“I remember her tongue sliding into my mouth,” a friend tells me, his eyes sparkling, mischief playing on his lips. A pause follows while everyone around the table is trying to recall their first French kiss. “Yeah, ‘Sugar Man’ was playing in the background,” he says eventually, snapping us out of our respective reveries.
“I wonder how many times you had sex”, Sixto Rodriguez sings in “I Wonder”, one of the songs on his debut album, Cold Fact, which was released in South Africa in 1971. The South African release is the beginning of one of the most incredible stories. Ever.

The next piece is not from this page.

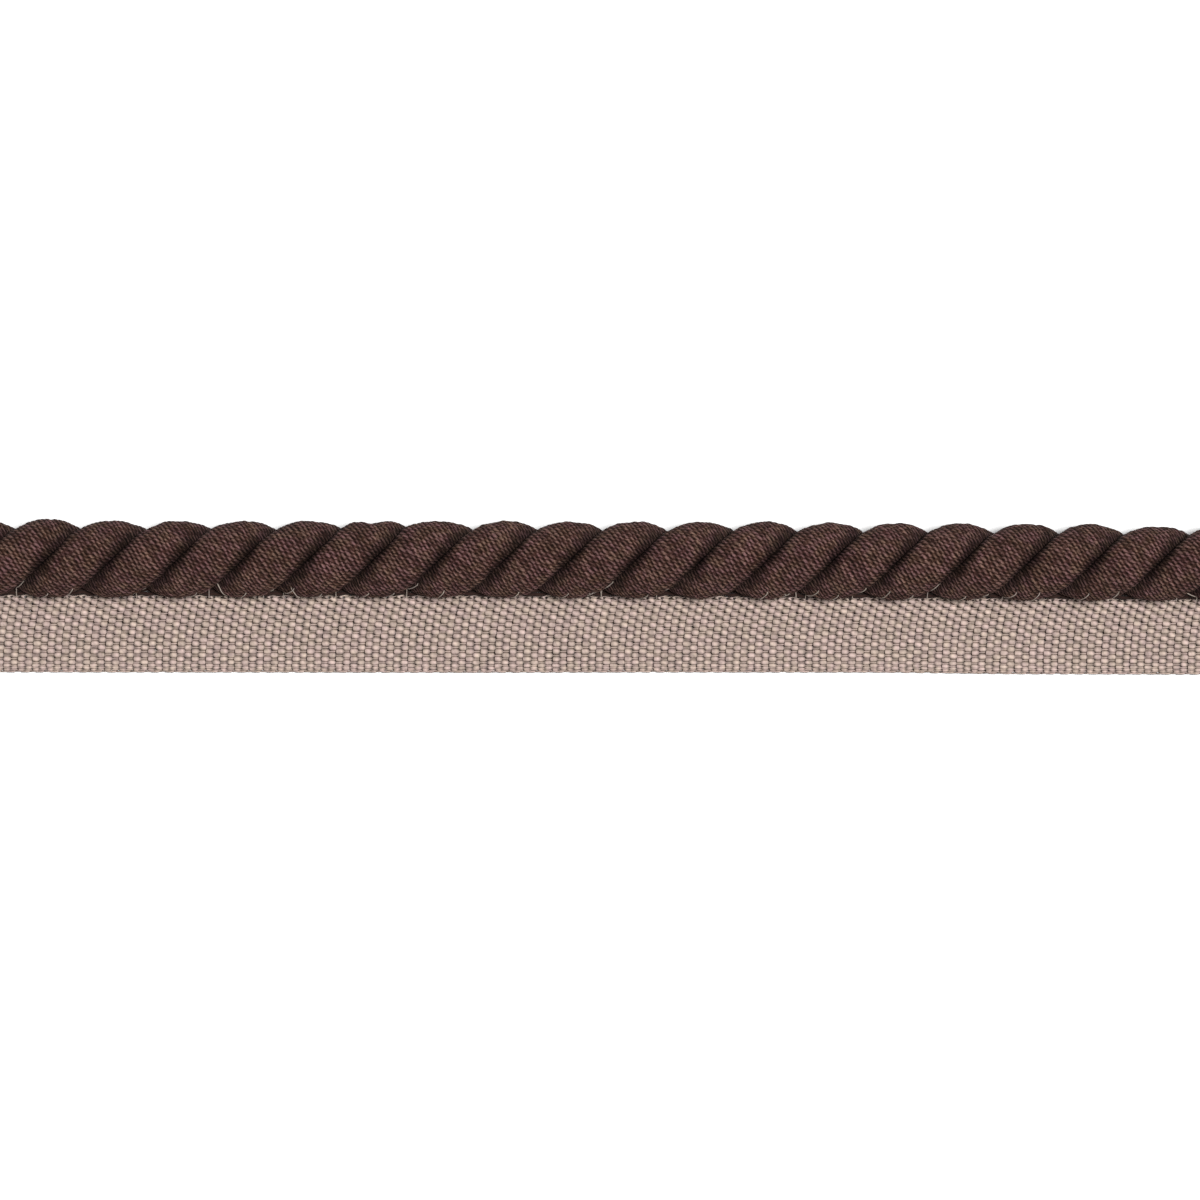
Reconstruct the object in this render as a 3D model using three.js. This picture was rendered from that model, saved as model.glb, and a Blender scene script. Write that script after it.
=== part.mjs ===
// Twisted cotton cord sewn along one side to a woven tape, the trim known as flanged or lip cord.
// A straight cut length, lying flat on Z = 0 with its good face up.
// Millimetres. X runs along the trim, the cord lies on the +Y side and the tape reaches to -Y.

import * as THREE from 'three';

const TRIM_LENGTH = 170;

// The cord: two covered strands laid round each other, left-handed, so its grooves
// climb towards +Y as they go along +X on the upper face.
const CORD = {
  radius: 5,
  strands: 2,
  lay: 16.95, // length of one full turn
  strandRadius: 4.2, // of a strand's round outer face, whose centre is off the cord's axis
  grooveDepth: 1, // how much deeper than that face the groove between two strands goes
  grooveSharpness: 6, // how suddenly the face turns down into the groove
  axisY: 4.78, // puts the middle of the trim's whole width on Y = 0
  grooveX: 0.4, // where a groove crosses the cord's free side
};

// Clearances that keep neighbouring strands, and the tape and the cord, separate bodies.
const STRAND_GAP = 0.52;
const TAPE_GAP = 0.34;

// The slightly hollow inner side of a strand, which its neighbour hides.
const STRAND_INSIDE = {
  tipRadius: 0.8,
  wallRadius: 2,
  wallGap: 0.9,
};

const TAPE = {
  thickness: 1,
  reach: 14.6, // from the cord's axis to the free selvedge
  riseStart: 8.4, // from the cord's axis to where the tape starts to climb to the cord
  riseFoot: 6, // from the cord's axis to where the climb's end would meet the flat face
  headerAngle: 62, // degrees round the cord, from straight down, of the sewn-on header's upper edge
  headerUnder: 50, // the same for its lower edge
};

// How far the cord's axis and the tape's selvedge stray sideways from straight, along the length.
const DRIFT = [
  { x: -86, axis: 0.16, selvedge: 0.02 },
  { x: -52, axis: 0.1, selvedge: 0 },
  { x: -18, axis: 0.08, selvedge: -0.04 },
  { x: 10, axis: -0.02, selvedge: 0 },
  { x: 34, axis: -0.18, selvedge: -0.02 },
  { x: 58, axis: -0.3, selvedge: -0.24 },
  { x: 86, axis: -0.4, selvedge: -0.3 },
];

// Unevenness of the covering: the splice, where the crest stands proud and then falls steeply,
// and a few crests that are fuller or flatter than the rest.
// angle is round the cord, from straight up towards +Y; height is outwards.
const SWELLINGS = [
  { x: -32.6, angle: 84, height: 0.34, along: 1.5, around: 26 },
  { x: -29.2, angle: 88, height: -0.26, along: 1.3, around: 24 },
  { x: -25.6, angle: 82, height: 0.5, along: 2, around: 30 },
  { x: -71.5, angle: 80, height: 0.24, along: 4, around: 36 },
  { x: 23, angle: 78, height: 0.16, along: 3.4, around: 34 },
  { x: 72, angle: 84, height: -0.3, along: 5, around: 40 },
];

const STEPS_PER_TURN = 22;
const CREST_POINTS = 13;
const TAPE_STEP = 5;
const RISE_POINTS = 6;
const SELVEDGE_POINTS = 5;

const TURN = 2 * Math.PI;
const SECTOR = Math.PI / CORD.strands; // half of the angle that one strand takes up

function radians(degrees) {
  return (degrees * Math.PI) / 180;
}

// Reads a column of the drift table at x, eased between its rows.
function drift(column, x) {
  const next = DRIFT.findIndex((row) => row.x >= x);
  const from = DRIFT[next - 1];
  const to = DRIFT[next];
  const t = THREE.MathUtils.smoothstep(x, from.x, to.x);
  return THREE.MathUtils.lerp(from[column], to[column], t);
}

// How far the covering swells at x and at an angle round the cord.
function swelling(x, angle) {
  let height = 0;
  for (const bump of SWELLINGS) {
    const turned = THREE.MathUtils.euclideanModulo(angle - radians(bump.angle) + Math.PI, TURN) - Math.PI;
    const along = (x - bump.x) / bump.along;
    const around = turned / radians(bump.around);
    height += bump.height * Math.exp(-(along * along) - around * around);
  }
  return height;
}

// The outer face's distance from the cord's axis at an angle from the strand's own middle.
function crestRadius(angle) {
  const offset = CORD.radius - CORD.strandRadius;
  const round = offset * Math.cos(angle) + Math.sqrt(CORD.strandRadius ** 2 - (offset * Math.sin(angle)) ** 2);
  const groove = CORD.grooveDepth * Math.abs(angle / SECTOR) ** CORD.grooveSharpness;
  return round - groove;
}

// The angle at which the crest line meets the gap to the next strand.
function shoulderAngle() {
  let angle = SECTOR;
  for (let i = 0; i < 4; i++) {
    angle = SECTOR - Math.asin(STRAND_GAP / 2 / crestRadius(angle));
  }
  return angle;
}

// One strand's section across the cord: nearly a half round, with its shoulders rounded off.
function strandShape() {
  const points = [];
  const shoulder = shoulderAngle();
  for (let i = 0; i < CREST_POINTS; i++) {
    const angle = shoulder * ((2 * i) / (CREST_POINTS - 1) - 1);
    const r = crestRadius(angle);
    points.push(new THREE.Vector2(r * Math.cos(angle), r * Math.sin(angle)));
  }
  const { tipRadius, wallRadius, wallGap } = STRAND_INSIDE;
  const wallAngle = SECTOR - Math.asin(wallGap / 2 / wallRadius);
  const wall = new THREE.Vector2(wallRadius * Math.cos(wallAngle), wallRadius * Math.sin(wallAngle));
  points.push(wall);
  points.push(new THREE.Vector2(tipRadius, 0));
  points.push(new THREE.Vector2(wall.x, -wall.y));
  return new THREE.Shape(points);
}

// Strand number k: its section drawn out along X and twisted as it goes.
function strandGeometry(k) {
  const steps = Math.round((TRIM_LENGTH / CORD.lay) * STEPS_PER_TURN);
  const geometry = new THREE.ExtrudeGeometry(strandShape(), {
    depth: TRIM_LENGTH,
    steps,
    bevelEnabled: false,
  });
  const place = geometry.attributes.position;
  const middle = SECTOR * (2 * k + 1);
  for (let i = 0; i < place.count; i++) {
    const x = place.getZ(i) - TRIM_LENGTH / 2;
    const own = Math.atan2(place.getY(i), place.getX(i));
    const turned = own + middle - (TURN * (x - CORD.grooveX)) / CORD.lay;
    const r = Math.hypot(place.getX(i), place.getY(i));
    const outer = THREE.MathUtils.smoothstep(r, STRAND_INSIDE.wallRadius, CORD.strandRadius);
    const full = r + outer * swelling(x, Math.PI / 2 - turned);
    const y = CORD.axisY + drift('axis', x) + full * Math.cos(turned);
    place.setXYZ(i, x, y, CORD.radius + full * Math.sin(turned));
  }
  geometry.computeVertexNormals();
  return geometry;
}

// A point beside the cord, clear of it, at an angle in degrees from straight down.
function besideCord(degrees) {
  const hug = CORD.radius + TAPE_GAP;
  const angle = radians(degrees);
  return new THREE.Vector2(hug * Math.sin(angle), CORD.radius - hug * Math.cos(angle));
}

// The tape's section in its own plane: u runs from the cord's axis out to the selvedge, v is up.
// It lies flat, then climbs to the cord's lower side, where its header is sewn on.
function tapeShape() {
  const { thickness, riseStart, riseFoot } = TAPE;
  const flatTop = new THREE.Vector2(riseStart, thickness);
  const footTop = new THREE.Vector2(riseFoot, thickness);
  const flatUnder = new THREE.Vector2(riseStart - thickness / 2, 0);
  const footUnder = new THREE.Vector2(riseFoot - thickness * 0.8, 0);
  const upper = new THREE.QuadraticBezierCurve(besideCord(TAPE.headerAngle), footTop, flatTop);
  const lower = new THREE.QuadraticBezierCurve(flatUnder, footUnder, besideCord(TAPE.headerUnder));
  const selvedge = [];
  const round = thickness / 2;
  for (let i = 0; i < SELVEDGE_POINTS; i++) {
    const turn = (Math.PI * i) / (SELVEDGE_POINTS - 1);
    const out = TAPE.reach - round + round * Math.sin(turn);
    selvedge.push(new THREE.Vector2(out, round + round * Math.cos(turn)));
  }
  return new THREE.Shape([...upper.getPoints(RISE_POINTS), ...selvedge, ...lower.getPoints(RISE_POINTS)]);
}

function tapeGeometry() {
  const geometry = new THREE.ExtrudeGeometry(tapeShape(), {
    depth: TRIM_LENGTH,
    steps: TRIM_LENGTH / TAPE_STEP,
    bevelEnabled: false,
  });
  const place = geometry.attributes.position;
  for (let i = 0; i < place.count; i++) {
    const out = place.getX(i);
    const x = TRIM_LENGTH / 2 - place.getZ(i);
    const share = THREE.MathUtils.smoothstep(out, CORD.radius, TAPE.reach);
    const stray = THREE.MathUtils.lerp(drift('axis', x), drift('selvedge', x), share);
    place.setXYZ(i, x, CORD.axisY + stray - out, place.getY(i));
  }
  geometry.computeVertexNormals();
  return geometry;
}

const cordCotton = { color: 0x47332e, roughness: 0.9, metalness: 0 };
const tapeCotton = { color: 0xa8958b, roughness: 0.92, metalness: 0 };

const trim = new THREE.Group();

for (let k = 0; k < CORD.strands; k++) {
  const strand = new THREE.Mesh(strandGeometry(k), new THREE.MeshStandardMaterial(cordCotton));
  strand.name = `strand_${k + 1}`;
  trim.add(strand);
}

const tape = new THREE.Mesh(tapeGeometry(), new THREE.MeshStandardMaterial(tapeCotton));
tape.name = 'tape';
trim.add(tape);

export default trim;
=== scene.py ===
"""Twisted cotton cord sewn along one side to a woven tape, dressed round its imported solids.

X runs along the trim, the cord lies on the +Y side, the tape reaches to -Y, and Z is up.
Every length is in metres.
"""

import math

import bpy
import numpy as np
from bpy.props import FloatProperty, FloatVectorProperty, IntProperty, PointerProperty
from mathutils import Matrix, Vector


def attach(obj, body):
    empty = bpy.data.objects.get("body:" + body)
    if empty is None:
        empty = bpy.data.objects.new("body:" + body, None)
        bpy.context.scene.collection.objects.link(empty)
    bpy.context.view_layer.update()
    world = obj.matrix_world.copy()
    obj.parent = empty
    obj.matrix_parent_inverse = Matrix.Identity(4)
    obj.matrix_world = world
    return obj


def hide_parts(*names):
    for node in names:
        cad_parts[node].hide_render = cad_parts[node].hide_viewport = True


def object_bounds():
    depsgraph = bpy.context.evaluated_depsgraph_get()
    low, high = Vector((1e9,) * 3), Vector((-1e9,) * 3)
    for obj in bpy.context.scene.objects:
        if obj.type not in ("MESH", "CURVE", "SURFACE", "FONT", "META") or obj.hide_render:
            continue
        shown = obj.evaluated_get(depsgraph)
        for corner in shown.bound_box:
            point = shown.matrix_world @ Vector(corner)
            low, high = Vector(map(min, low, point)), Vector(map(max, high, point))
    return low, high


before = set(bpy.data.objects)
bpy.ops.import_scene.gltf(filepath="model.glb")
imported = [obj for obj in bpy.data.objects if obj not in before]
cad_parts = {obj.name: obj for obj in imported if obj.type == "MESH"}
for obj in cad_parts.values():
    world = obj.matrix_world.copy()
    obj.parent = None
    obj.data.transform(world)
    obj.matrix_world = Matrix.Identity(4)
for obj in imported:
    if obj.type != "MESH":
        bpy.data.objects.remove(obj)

bl_info = {
    "name": "Cord on Tape",
    "version": (1, 0, 0),
    "blender": (4, 5, 0),
    "location": "3D View > Sidebar > Trim",
    "description": "Builds a twisted cotton cord that is sewn to a woven tape",
    "category": "Add Mesh",
}

MM = 0.001
TURN = 2 * math.pi
CAD_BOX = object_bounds()
LENGTH = 2 * CAD_BOX[1][0]
STRANDS = ("strand_1", "strand_2")
SECTOR = math.pi / len(STRANDS)
ROOT = "root"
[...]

Years of enthusiasm and dedicated research, countless unbelievable coincidences, and an Oscar-winning documentary later, Sixto Rodriguez has risen from decades-long obscurity to enjoy the world-wide recognition he and his music deserve.
And now, the two men who refused to give up on a crazy idea and started it all, Craig Bartholomew Strydom and Stephen ‘Sugar’ Segerman, have written a fascinating book chronicling the quest.
Many of my South Africa friends have a Rodriguez story to tell. Like Strydom and Segerman, most of them first heard the music in the army. All believed the rumours that Rodriguez had committed a spectacular suicide. But unlike the authors of Sugar Man: The Life, Death and Resurrection of Sixto Rodriguez (2015), they did not set out to find out what exactly had happened to the singer with an astounding cult following in South Africa.
I’d never heard of Rodriguez until I saw Malik Bendjelloul’s remarkable documentary Searching for Sugar Man (2012). The soundtrack immediately crept under my skin. I shed tears of unbelief and joy watching the amazing story.
I cried again every few pages while reading. With infectious passion, Strydom and Segerman offer an incisive behind-the-scenes look at the Rodriguez Saga. Divided in four parts – The Mystery, The Man, The Music and The Movie – Sugar Man: The Life, Death and Resurrection of Sixto Rodriguez is full of gems Rodriguez fans will love, including two generous photo sections. The writing is great, and the beauty of reading the story is that you can slow down at leisure and savour the magic of every step along the authors’ journey.
I met and heard Strydom and Segerman for the first time at the Open Book Festival in Cape Town earlier this month. Listening to them speak about Rodriguez and their involvement in his story was magical, reliving it all once more through Sugar Man: The Life, Death and Resurrection of Sixto Rodriguez even more so. Their generosity, die-hard dedication and integrity (there is no glossing over the difficult bits in the book) is truly inspiring.

Craig Bartholomew Strydom and Stephen ‘Sugar’ Segerman with Andrew Donaldson at Open Book 2015 (Photo: Books Live)
Malik, who heard the news with Brittany by his side while on a trip to Los Angeles, was finally able to exhale. It was as if he had been holding his breath for four years. He was now only one step away from the moviemaking’s greatest accolade. Craig went for a long walk after the announcement, remembering his statement to his army friends in 1984: ‘I am going to find out what happened to Rodriguez.’ His words may have dissipated into the ether, but they had been the genesis of an idea. An idea that was later energised by the liner notes of a CD and eventually realised. Now, thanks to an indefatigable Swede and a young record dealer who literally begged for the rights to re-release the music of the rock star who never was, that idea, that story, was world-famous. And so, at long last, was the withdrawn poet-sage-musician-activist who started it all.
(Sugar Man: The Life, Death and Resurrection of Sixto Rodriguez, 234-5).